Source excerpt

********

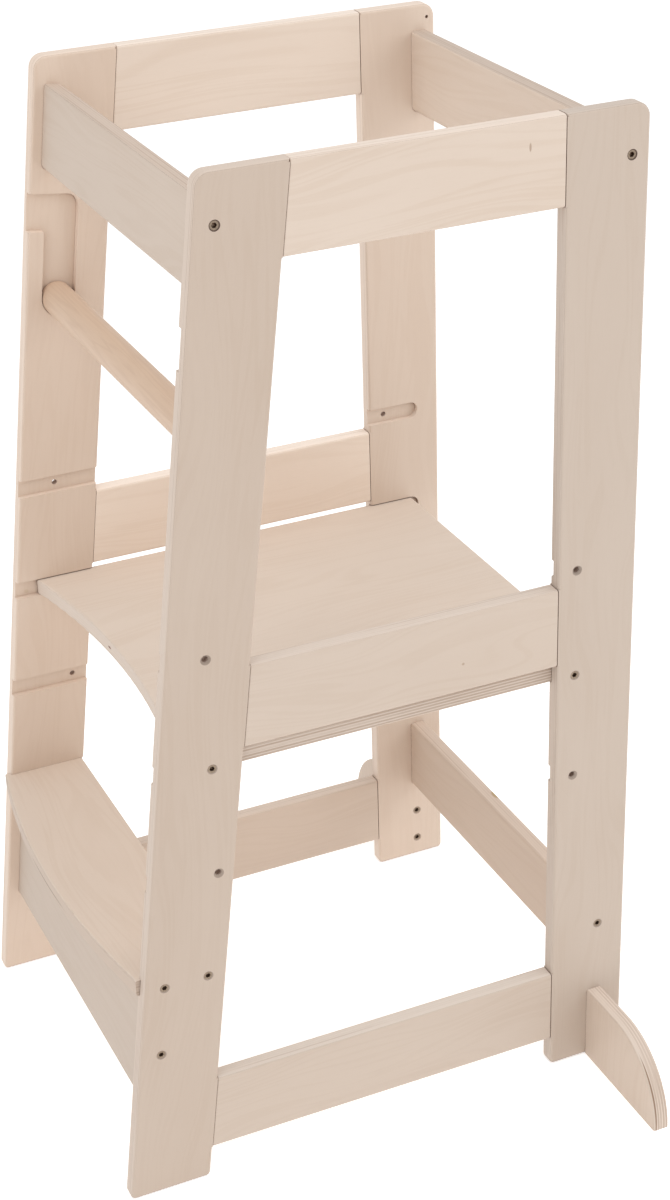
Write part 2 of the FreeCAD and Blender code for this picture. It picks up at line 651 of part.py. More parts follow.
def make_curved_board(label, thickness, bottom, front, back, rise, corner_round, screws):
    """A level board housed in the legs, with a curved front edge.  A positive
    rise bows the front outwards."""
    body = start_body(label, height=bottom)
    half = f"({HALF_WIDTH} + dims.groove_depth - dims.end_clearance)"
    corners = [(f"-{half}", front), (half, front), (half, back), (f"-{half}", back)]
    bulge = rise if value_of(rise) > 0 else f"({rise})"
    size = f"abs({rise})"
    sketch = outline_sketch(body, "outline", "XY_Plane", corners,
                            {0: (arc_radius(half, size), bulge)})
    pad(body, "board", sketch, thickness)
    if corner_round is not None:
        upright = value_of(thickness)
        fillet(body, "corners", corner_round,
               lambda edge: abs(edge.BoundBox.ZLength - upright) < NEAR
               and edge.BoundBox.XLength < NEAR)
    flat = value_of(thickness)
    half_value = value_of(half)

    def rim(edge):
        point = middle(edge)
        return (edge.BoundBox.ZLength < NEAR and abs(abs(point.x) - half_value) > NEAR
                and (abs(point.z) < NEAR or abs(point.z - flat) < NEAR)
                and edge.BoundBox.XLength > half_value)

    fillet(body, "rims", "dims.rim_round", rim)
    for word, side in SIDES:
        holes = circle_sketch(body, f"{word}_pilot_outline", "YZ_Plane",
                              [(depth, f"{thickness} / 2") for depth in screws],
                              SCREW_HOLE, offset=f"{side} * {half}")
        pocket(body, f"{word}_pilots", holes, f"{SCREW_BITE} + dims.groove_depth",
               reverse=side == LEFT)


def make_safety_bar():
    along = f"({CHANNEL_SEAT} - dims.bar_clearance + dims.rest_clearance)"
    height = f"({along} * cos(dims.slant_angle) - {CHANNEL_CENTRE} * sin(dims.slant_angle))"
    body = start_body("safety_bar", depth=behind_front(CHANNEL_CENTRE, height), height=height)
    sketch = circle_sketch(body, "section", "YZ_Plane", [("0", "0")], "dims.bar_diameter / 2")
    pad(body, "rod", sketch,
        "dims.inner_width + 2 * (dims.bar_pocket_depth - dims.end_clearance)", both_ways=True)
    chamfer(body, "ends", "dims.bar_end_chamfer",
            lambda edge: edge.Curve.TypeId == "Part::GeomCircle")


def make_foot(word, side):
    body = start_body(f"{word}_foot", depth=FOOT_CENTRE,
                      across=f"{side} * ({HALF_WIDTH} + dims.board_thickness)")
    tip = f"{side} * dims.foot_length"
    crest = f"{side} * (dims.foot_length - dims.foot_height)"
    corners = [("0", "0"), (tip, "0"), (crest, "dims.foot_height"), ("0", "dims.foot_height")]
    bulge = f"{side} * dims.foot_height * (1 - cos(45))"
    sketch = outline_sketch(body, "outline", "XZ_Plane", corners,
                            {1: ("dims.foot_height", bulge)})
    pad(body, "board", sketch, "dims.board_thickness", both_ways=True)

    def rim(edge):
        point = middle(edge)
        return edge.BoundBox.YLength < NEAR and abs(point.x) > NEAR and point.z > NEAR

    fillet(body, "long_edges", "dims.rim_round", rim)
    pilot = circle_sketch(body, "pilot_outline", "YZ_Plane",
                          [("0", height) for height in FOOT_SCREWS], SCREW_HOLE)
    pocket(body, "pilots", pilot, SCREW_BITE, reverse=side == RIGHT)


# --- Hardware -----------------------------------------------------------------

def make_screw_pattern():
    """One screw along -X, sunk from the board's face, which is at the origin."""
    body = document.addObject("PartDesign::Body", "screw_pattern")
    head = "dims.screw_head / 2"
    shank = "dims.screw_diameter / 2"
    top = "-dims.screw_sink"
    end = f"-{SCREW_REACH}"
    corners = [(top, "0"), (top, head), (f"{top} - ({head} - {shank})", shank),
               (f"{end} + dims.screw_tip", shank), (end, "dims.screw_tip / 2"), (end, "0")]
    profile = outline_sketch(body, "profile", "XY_Plane", corners)
    turned = body.newObject("PartDesign::Revolution", "turned")
    turned.Profile = profile
    turned.ReferenceAxis = (profile, ["H_Axis"])
    turned.Angle = 360
    document.recompute()
    flat = "dims.screw_socket / 2"
    corner = "dims.screw_socket / 2 / cos(30)"
    hexagon = [(f"{corner} * cos({60 * n})", f"{corner} * sin({60 * n})") for n in range(6)]
    socket = outline_sketch(body, "socket_outline", "YZ_Plane", hexagon, offset=top)
    pocket(body, "socket", socket, "dims.screw_socket_depth")
    return body.Shape


def make_dowel_pattern(name, length):
    """One dowel, centred on the origin along X."""
    body = document.addObject("PartDesign::Body", name)
    sketch = circle_sketch(body, "section", "YZ_Plane", [("0", "0")],
                           "dims.dowel_diameter / 2")
    pad(body, "rod", sketch, length, both_ways=True)
    chamfer(body, "ends", "dims.dowel_chamfer",
            lambda edge: edge.Curve.TypeId == "Part::GeomCircle")
    return body.Shape


def copy_to(shape, point, turn):
    copy = shape.copy()
    copy.Placement = FreeCAD.Placement(
        FreeCAD.Vector(*point), FreeCAD.Rotation(Z_AXIS, turn))
    return copy


def add_group(label, solids):
    """Identical pieces in one node, as separate solids."""
    group = document.addObject("Part::Feature", label)
    group.Label = label
    group.Shape = Part.makeCompound(solids)


def screw_group(label, screw, places, sides=SIDES, from_outside=True):
    half = value_of(HALF_WIDTH)
    face = half + value_of("dims.board_thickness") if from_outside else half
    solids = []
    for word, side in sides:
        turn = 0 if side * (1 if from_outside else -1) > 0 else 180
        for depth, height in places:
            solids.append(copy_to(screw, (side * face, value_of(depth), value_of(height)), turn))
    add_group(label, solids)


def cross_dowel_group(label, dowel, places):
    bite = value_of("dims.cross_dowel_bite") - value_of("dims.cross_dowel_length") / 2
    half = value_of(HALF_WIDTH)
    add_group(label, [copy_to(dowel, (side * (half + bite), value_of(depth), value_of(height)), 0)
                      for word, side in SIDES for depth, height in places])


def frame_dowel_group(word, side, dowel):
    middle_x = side * (value_of(HALF_WIDTH) + value_of("dims.board_thickness") / 2)
    solids = []
    for name, bottom, top, height in SIDE_RAILS:
        centre = f"({bottom} + {height} / 2)"
        for place in (f"({bottom} + dims.frame_dowel_inset)", f"({top} - dims.frame_dowel_inset)"):
            for seam in (front_seam(centre), BACK_SEAM):
                solids.append(copy_to(dowel, (middle_x, value_of(seam), value_of(place)), 90))
    add_group(f"{word}_frame_dowels", solids)


def make_hardware():
    screw = make_screw_pattern()
    frame_dowel = make_dowel_pattern("frame_dowel_pattern", "dims.frame_dowel_length")
    cross_dowel = make_dowel_pattern("cross_dowel_pattern", "dims.cross_dowel_length")
    for label, (screws, dowels) in {**FRONT_JOINTS, **BACK_JOINTS}.items():
        screw_group(f"{label}_screws", screw, screws)
        cross_dowel_group(f"{label}_dowels", cross_dowel, dowels)
    screw_group("platform_screws", screw,
                [(depth, PLATFORM_SCREW_HEIGHT)
                 for depth in (PLATFORM_SCREW_FRONT, PLATFORM_SCREW_BACK)])
    screw_group("step_screws", screw, [(depth, STEP_SCREW_HEIGHT) for depth in STEP_SCREWS])
    for word, side in SIDES:
        screw_group(f"{word}_foot_screws", screw,
                    [(FOOT_CENTRE, height) for height in FOOT_SCREWS],
                    sides=((word, side),), from_outside=False)
        frame_dowel_group(word, side, frame_dowel)


# --- Assembly and export ------------------------------------------------------

for word, side in SIDES:
    make_front_leg(word, side)
    make_back_leg(word, side)
    for rail in SIDE_RAILS:
        make_side_rail(word, side, *rail)
    make_foot(word, side)
make_cross_pieces()
make_curved_board("platform", "dims.platform_thickness", PLATFORM_BOTTOM, PLATFORM_FRONT,
                  PLATFORM_BACK, "-dims.platform_hollow", "dims.platform_corner_round",
                  (PLATFORM_SCREW_FRONT, PLATFORM_SCREW_BACK))
make_curved_board("step_board", "dims.step_thickness", STEP_BOTTOM, STEP_FRONT, STEP_BACK,
                  "dims.step_bow", None, STEP_SCREWS)
make_safety_bar()
make_hardware()

document.recompute()
for item in document.Objects:
    if "Invalid" in item.State or "Error" in item.State:
        raise RuntimeError(f"{item.Label} did not build: {item.State}")

PATTERNS = ("screw_pattern", "frame_dowel_pattern", "cross_dowel_pattern")
nodes = [item for item in document.Objects
         if item.Name not in PATTERNS
         and (item.TypeId == "PartDesign::Body" or item.TypeId == "Part::Feature")]
for node in nodes:
    if node.Shape.isNull() or not node.Shape.isValid():
        raise RuntimeError(f"{node.Label} has no valid shape")

os.makedirs("parts", exist_ok=True)
for node in nodes:
    node.Shape.exportStep(f"parts/{node.Label}.step")
    print(f"{node.Label}: {len(node.Shape.Solids)} solid(s), {node.Shape.Volume:.0f} mm3")
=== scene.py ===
import math
from dataclasses import dataclass

import bpy
from mathutils import Matrix, Vector


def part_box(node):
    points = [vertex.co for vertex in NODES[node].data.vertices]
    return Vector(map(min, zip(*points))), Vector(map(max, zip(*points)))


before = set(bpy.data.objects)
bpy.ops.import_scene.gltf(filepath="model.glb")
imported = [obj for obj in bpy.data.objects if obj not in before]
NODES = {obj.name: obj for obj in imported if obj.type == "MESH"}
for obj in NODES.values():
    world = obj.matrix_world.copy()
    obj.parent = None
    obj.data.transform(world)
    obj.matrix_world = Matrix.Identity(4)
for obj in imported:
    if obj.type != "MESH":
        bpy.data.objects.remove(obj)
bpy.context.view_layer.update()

# The tower's own solids carry every shape.  This script gives each board its
# veneer, its plies and its grain, and sets the floor, the light and the camera.
# Metres, in the part's frame: +X right, +Y towards the worktop, +Z up.

MM = 0.001
BOARD = 15.0  # plywood thickness, mm
PLIES = 11  # veneers in a board
SLANT = math.radians(7.2)  # lean of the front legs


# --- A small helper for shader graphs -----------------------------------------

class Graph:
    """Builds a node tree from values, so that a material reads as a formula."""

    def __init__(self, tree):
        self.tree = tree

    def node(self, kind, **settings):
        made = self.tree.nodes.new("ShaderNode" + kind)
        for name, value in settings.items():
            setattr(made, name, value)
        return made

    def feed(self, socket, value):
        if isinstance(value, bpy.types.NodeSocket):
            self.tree.links.new(value, socket)
        else:
            socket.default_value = value

    def math(self, operation, first, second=0.0, third=0.0, clamp=False):
        made = self.node("Math", operation=operation, use_clamp=clamp)
        for socket, value in zip(made.inputs, (first, second, third)):
            self.feed(socket, value)
        return made.outputs[0]

    def add(self, first, second):
        return self.math("ADD", first, second)

    def times(self, first, second):
        return self.math("MULTIPLY", first, second)

    def smooth(self, value, low, high, out_low=0.0, out_high=1.0):
        """A soft step from out_low at low to out_high at high."""
        made = self.node("MapRange", interpolation_type="SMOOTHSTEP")
        for socket, number in zip(made.inputs, (value, low, high, out_low, out_high)):
            self.feed(socket, number)
        return made.outputs[0]

    def less(self, first, second):
        return self.math("SUBTRACT", first, second)

    def inverse(self, share):
        return self.less(1.0, share)

    def vector(self, x, y, z):
        made = self.node("CombineXYZ")
        for socket, value in zip(made.inputs, (x, y, z)):
            self.feed(socket, value)
        return made.outputs[0]

    def split(self, vector):
        made = self.node("SeparateXYZ")
        self.feed(made.inputs[0], vector)
        return tuple(made.outputs)

    def dot(self, vector, constant):
        made = self.node("VectorMath", operation="DOT_PRODUCT")
        self.feed(made.inputs[0], vector)
        self.feed(made.inputs[1], constant)
        return made.outputs["Value"]

    def noise(self, parts, rates, detail=2.0, rough=0.5, distortion=0.0):
        """Noise from 0 to 1 with a mean of about a half, from each part of a
        place at its own rate, in waves per unit."""
        made = self.node("TexNoise")
        self.feed(made.inputs["Vector"], self.vector(*map(self.times, parts, rates)))
        self.feed(made.inputs["Scale"], 1.0)
        self.feed(made.inputs["Detail"], detail)
        self.feed(made.inputs["Roughness"], rough)
        self.feed(made.inputs["Distortion"], distortion)
        return made.outputs["Fac"]

    def from_point(self, centre):
        """The shaded point's offset from a centre, in metres."""
        offset = self.node("VectorMath", operation="SUBTRACT")
        self.feed(offset.inputs[0], self.node("TexCoord").outputs["Object"])
        self.feed(offset.inputs[1], centre)
        return offset.outputs[0]

    def mix(self, factor, first, second, blend="MIX"):
        made = self.node("Mix", data_type="RGBA", blend_type=blend)
        self.feed(made.inputs["Factor"], factor)
        self.feed(made.inputs[6], first)
        self.feed(made.inputs[7], second)
        return made.outputs[2]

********

What needs to be done
Give again, word for word, the lines of the listing, starting at its first line and ending with the line containing "reverse=side == LEFT)".

Result
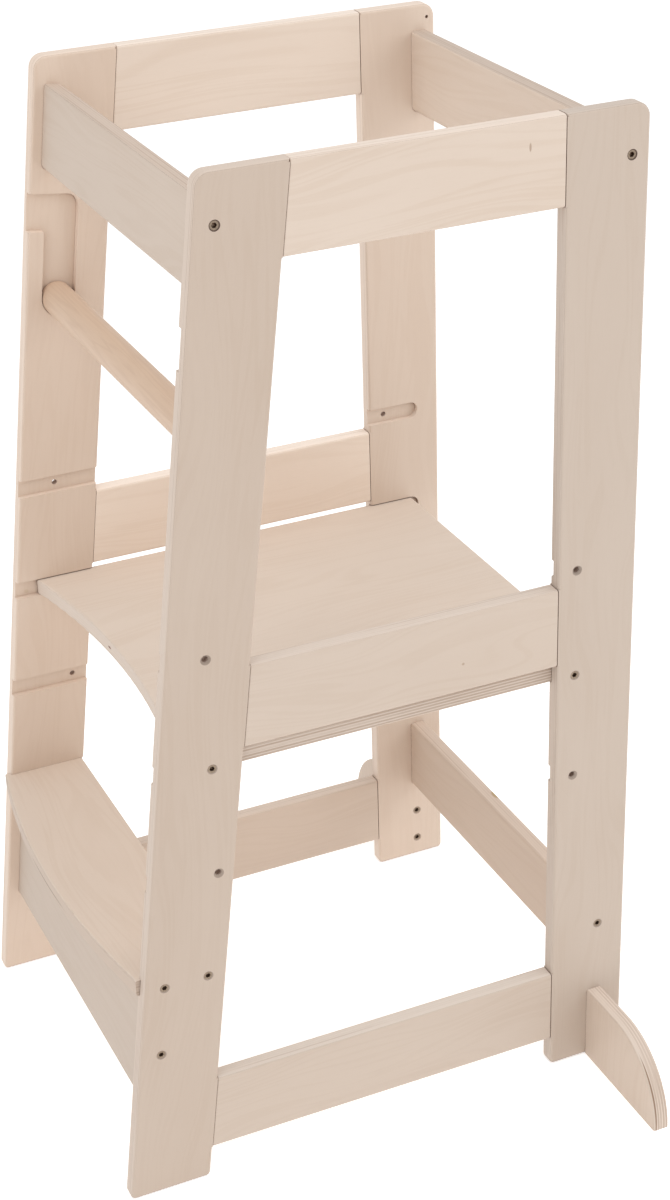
Write part 2 of the FreeCAD and Blender code for this picture. It picks up at line 651 of part.py. More parts follow.
def make_curved_board(label, thickness, bottom, front, back, rise, corner_round, screws):
    """A level board housed in the legs, with a curved front edge.  A positive
    rise bows the front outwards."""
    body = start_body(label, height=bottom)
    half = f"({HALF_WIDTH} + dims.groove_depth - dims.end_clearance)"
    corners = [(f"-{half}", front), (half, front), (half, back), (f"-{half}", back)]
    bulge = rise if value_of(rise) > 0 else f"({rise})"
    size = f"abs({rise})"
    sketch = outline_sketch(body, "outline", "XY_Plane", corners,
                            {0: (arc_radius(half, size), bulge)})
    pad(body, "board", sketch, thickness)
    if corner_round is not None:
        upright = value_of(thickness)
        fillet(body, "corners", corner_round,
               lambda edge: abs(edge.BoundBox.ZLength - upright) < NEAR
               and edge.BoundBox.XLength < NEAR)
    flat = value_of(thickness)
    half_value = value_of(half)

    def rim(edge):
        point = middle(edge)
        return (edge.BoundBox.ZLength < NEAR and abs(abs(point.x) - half_value) > NEAR
                and (abs(point.z) < NEAR or abs(point.z - flat) < NEAR)
                and edge.BoundBox.XLength > half_value)

    fillet(body, "rims", "dims.rim_round", rim)
    for word, side in SIDES:
        holes = circle_sketch(body, f"{word}_pilot_outline", "YZ_Plane",
                              [(depth, f"{thickness} / 2") for depth in screws],
                              SCREW_HOLE, offset=f"{side} * {half}")
        pocket(body, f"{word}_pilots", holes, f"{SCREW_BITE} + dims.groove_depth",
               reverse=side == LEFT)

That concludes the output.